WRITTEN REQUEST: Using the records that appear below, write out exactly the lines from the one with "What OpenSCAD source" through the one with "of the arch.", keeping both end lines.

[Stored dataset items]
* * * * *

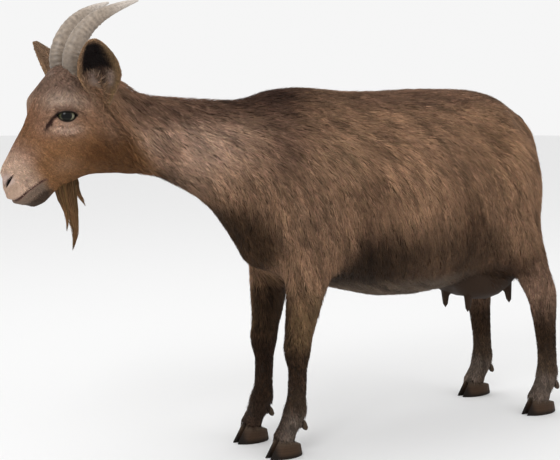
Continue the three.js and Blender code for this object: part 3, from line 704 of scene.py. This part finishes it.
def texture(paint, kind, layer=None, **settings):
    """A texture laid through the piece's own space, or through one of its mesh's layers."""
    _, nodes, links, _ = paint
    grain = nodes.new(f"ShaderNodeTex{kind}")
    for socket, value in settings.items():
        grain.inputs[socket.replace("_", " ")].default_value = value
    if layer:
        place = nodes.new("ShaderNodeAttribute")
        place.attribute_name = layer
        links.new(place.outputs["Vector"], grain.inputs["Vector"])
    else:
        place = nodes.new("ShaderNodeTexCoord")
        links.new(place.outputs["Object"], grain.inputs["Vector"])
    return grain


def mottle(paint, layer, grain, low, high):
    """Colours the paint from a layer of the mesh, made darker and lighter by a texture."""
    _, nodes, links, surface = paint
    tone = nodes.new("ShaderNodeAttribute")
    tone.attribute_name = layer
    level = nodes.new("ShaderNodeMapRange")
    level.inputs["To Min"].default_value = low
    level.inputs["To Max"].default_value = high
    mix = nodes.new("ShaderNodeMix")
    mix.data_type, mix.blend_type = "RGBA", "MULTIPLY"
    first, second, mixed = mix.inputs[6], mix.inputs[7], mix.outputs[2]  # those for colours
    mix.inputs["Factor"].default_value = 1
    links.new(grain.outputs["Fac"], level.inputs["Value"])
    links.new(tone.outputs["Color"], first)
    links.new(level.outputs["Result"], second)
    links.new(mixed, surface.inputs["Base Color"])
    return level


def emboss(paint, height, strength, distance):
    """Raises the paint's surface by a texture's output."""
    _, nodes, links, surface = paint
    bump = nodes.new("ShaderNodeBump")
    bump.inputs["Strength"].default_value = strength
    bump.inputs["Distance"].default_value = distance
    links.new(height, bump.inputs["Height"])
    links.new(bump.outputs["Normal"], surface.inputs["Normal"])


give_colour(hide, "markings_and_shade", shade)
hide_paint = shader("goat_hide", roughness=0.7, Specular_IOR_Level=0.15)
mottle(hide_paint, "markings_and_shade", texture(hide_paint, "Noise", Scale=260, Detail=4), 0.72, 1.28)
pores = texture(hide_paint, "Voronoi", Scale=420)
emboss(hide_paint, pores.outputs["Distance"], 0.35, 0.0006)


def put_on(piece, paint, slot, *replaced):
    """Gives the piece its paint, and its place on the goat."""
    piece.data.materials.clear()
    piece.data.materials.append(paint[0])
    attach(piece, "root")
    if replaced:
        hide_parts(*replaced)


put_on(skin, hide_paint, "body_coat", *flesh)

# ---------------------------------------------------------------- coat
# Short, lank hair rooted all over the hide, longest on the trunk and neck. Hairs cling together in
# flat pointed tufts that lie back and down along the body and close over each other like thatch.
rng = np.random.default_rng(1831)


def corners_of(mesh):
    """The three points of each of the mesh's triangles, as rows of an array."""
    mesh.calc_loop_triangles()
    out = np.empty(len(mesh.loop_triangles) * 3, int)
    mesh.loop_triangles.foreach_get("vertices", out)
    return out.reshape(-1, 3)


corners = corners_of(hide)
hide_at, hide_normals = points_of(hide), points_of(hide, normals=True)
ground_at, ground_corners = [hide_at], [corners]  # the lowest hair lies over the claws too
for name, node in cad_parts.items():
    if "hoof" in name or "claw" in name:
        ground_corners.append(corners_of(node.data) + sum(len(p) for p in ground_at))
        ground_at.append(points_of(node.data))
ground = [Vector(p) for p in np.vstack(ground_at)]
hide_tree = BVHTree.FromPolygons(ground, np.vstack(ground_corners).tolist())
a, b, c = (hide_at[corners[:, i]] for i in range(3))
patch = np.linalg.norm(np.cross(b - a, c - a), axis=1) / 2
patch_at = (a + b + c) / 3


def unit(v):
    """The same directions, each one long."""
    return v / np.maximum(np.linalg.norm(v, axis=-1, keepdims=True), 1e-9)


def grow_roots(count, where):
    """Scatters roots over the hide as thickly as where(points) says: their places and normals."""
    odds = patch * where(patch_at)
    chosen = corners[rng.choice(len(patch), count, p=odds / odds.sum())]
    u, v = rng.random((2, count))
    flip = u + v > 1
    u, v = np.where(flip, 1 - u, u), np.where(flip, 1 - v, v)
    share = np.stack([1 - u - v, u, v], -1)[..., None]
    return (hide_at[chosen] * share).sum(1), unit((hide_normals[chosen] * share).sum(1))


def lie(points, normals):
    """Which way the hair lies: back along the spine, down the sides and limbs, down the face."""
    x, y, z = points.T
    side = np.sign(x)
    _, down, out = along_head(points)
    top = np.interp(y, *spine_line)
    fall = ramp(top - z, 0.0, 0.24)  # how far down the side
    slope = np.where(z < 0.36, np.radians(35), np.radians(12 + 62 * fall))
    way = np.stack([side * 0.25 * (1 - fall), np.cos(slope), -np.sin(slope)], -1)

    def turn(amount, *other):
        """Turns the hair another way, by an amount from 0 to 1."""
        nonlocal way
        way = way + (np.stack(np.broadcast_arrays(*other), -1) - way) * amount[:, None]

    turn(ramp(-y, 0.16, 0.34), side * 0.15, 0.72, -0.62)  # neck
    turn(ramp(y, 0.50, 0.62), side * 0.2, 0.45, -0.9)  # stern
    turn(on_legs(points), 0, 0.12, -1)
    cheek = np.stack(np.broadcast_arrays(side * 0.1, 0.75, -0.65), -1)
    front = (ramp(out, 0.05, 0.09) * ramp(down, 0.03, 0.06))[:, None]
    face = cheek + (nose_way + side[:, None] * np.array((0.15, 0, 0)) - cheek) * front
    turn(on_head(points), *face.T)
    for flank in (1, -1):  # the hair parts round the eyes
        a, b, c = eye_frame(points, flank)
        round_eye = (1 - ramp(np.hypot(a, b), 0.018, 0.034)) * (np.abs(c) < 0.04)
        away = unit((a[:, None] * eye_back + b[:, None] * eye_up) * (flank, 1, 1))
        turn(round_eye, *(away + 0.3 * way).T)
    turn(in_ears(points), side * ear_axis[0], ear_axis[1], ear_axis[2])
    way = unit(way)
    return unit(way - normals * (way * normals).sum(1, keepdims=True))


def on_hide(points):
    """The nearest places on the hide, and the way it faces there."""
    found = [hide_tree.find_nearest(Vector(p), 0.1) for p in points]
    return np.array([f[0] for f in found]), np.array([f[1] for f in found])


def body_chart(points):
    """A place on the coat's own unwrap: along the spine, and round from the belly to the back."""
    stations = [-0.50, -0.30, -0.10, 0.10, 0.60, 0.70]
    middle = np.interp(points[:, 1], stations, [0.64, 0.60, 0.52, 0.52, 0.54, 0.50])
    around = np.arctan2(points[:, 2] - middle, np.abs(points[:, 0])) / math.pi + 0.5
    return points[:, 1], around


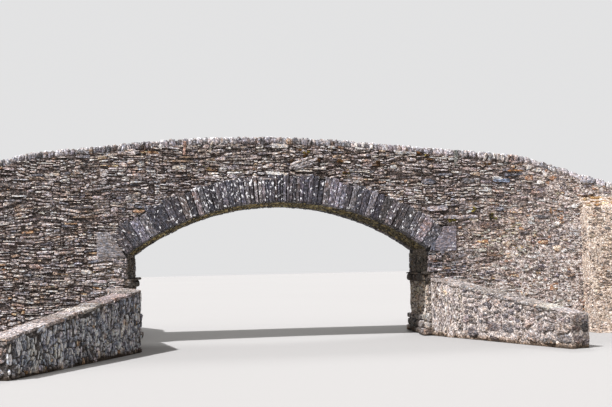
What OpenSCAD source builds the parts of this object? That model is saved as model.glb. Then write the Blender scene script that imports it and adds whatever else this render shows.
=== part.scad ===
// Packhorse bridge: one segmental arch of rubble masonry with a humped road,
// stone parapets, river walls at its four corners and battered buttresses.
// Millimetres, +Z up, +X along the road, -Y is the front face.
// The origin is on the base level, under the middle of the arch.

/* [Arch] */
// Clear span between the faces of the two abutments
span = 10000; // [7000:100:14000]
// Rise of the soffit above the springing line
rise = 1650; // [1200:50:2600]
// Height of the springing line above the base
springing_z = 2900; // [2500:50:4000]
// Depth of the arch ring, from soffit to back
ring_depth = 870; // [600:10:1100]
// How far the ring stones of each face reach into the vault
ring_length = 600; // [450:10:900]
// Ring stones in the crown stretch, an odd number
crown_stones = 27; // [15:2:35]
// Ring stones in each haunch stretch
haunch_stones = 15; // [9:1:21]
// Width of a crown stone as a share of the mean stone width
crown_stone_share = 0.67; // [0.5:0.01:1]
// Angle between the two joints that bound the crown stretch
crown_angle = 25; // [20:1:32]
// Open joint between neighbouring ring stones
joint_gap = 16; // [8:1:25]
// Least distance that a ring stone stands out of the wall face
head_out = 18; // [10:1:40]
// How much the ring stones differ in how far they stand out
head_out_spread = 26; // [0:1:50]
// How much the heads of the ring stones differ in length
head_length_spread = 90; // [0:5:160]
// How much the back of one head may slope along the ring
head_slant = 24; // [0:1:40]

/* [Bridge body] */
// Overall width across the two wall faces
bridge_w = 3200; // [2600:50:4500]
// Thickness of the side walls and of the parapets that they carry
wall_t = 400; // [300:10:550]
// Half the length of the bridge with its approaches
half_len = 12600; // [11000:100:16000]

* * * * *

SOLUTION:
What OpenSCAD source builds the parts of this object? That model is saved as model.glb. Then write the Blender scene script that imports it and adds whatever else this render shows.
=== part.scad ===
// Packhorse bridge: one segmental arch of rubble masonry with a humped road,
// stone parapets, river walls at its four corners and battered buttresses.
// Millimetres, +Z up, +X along the road, -Y is the front face.
// The origin is on the base level, under the middle of the arch.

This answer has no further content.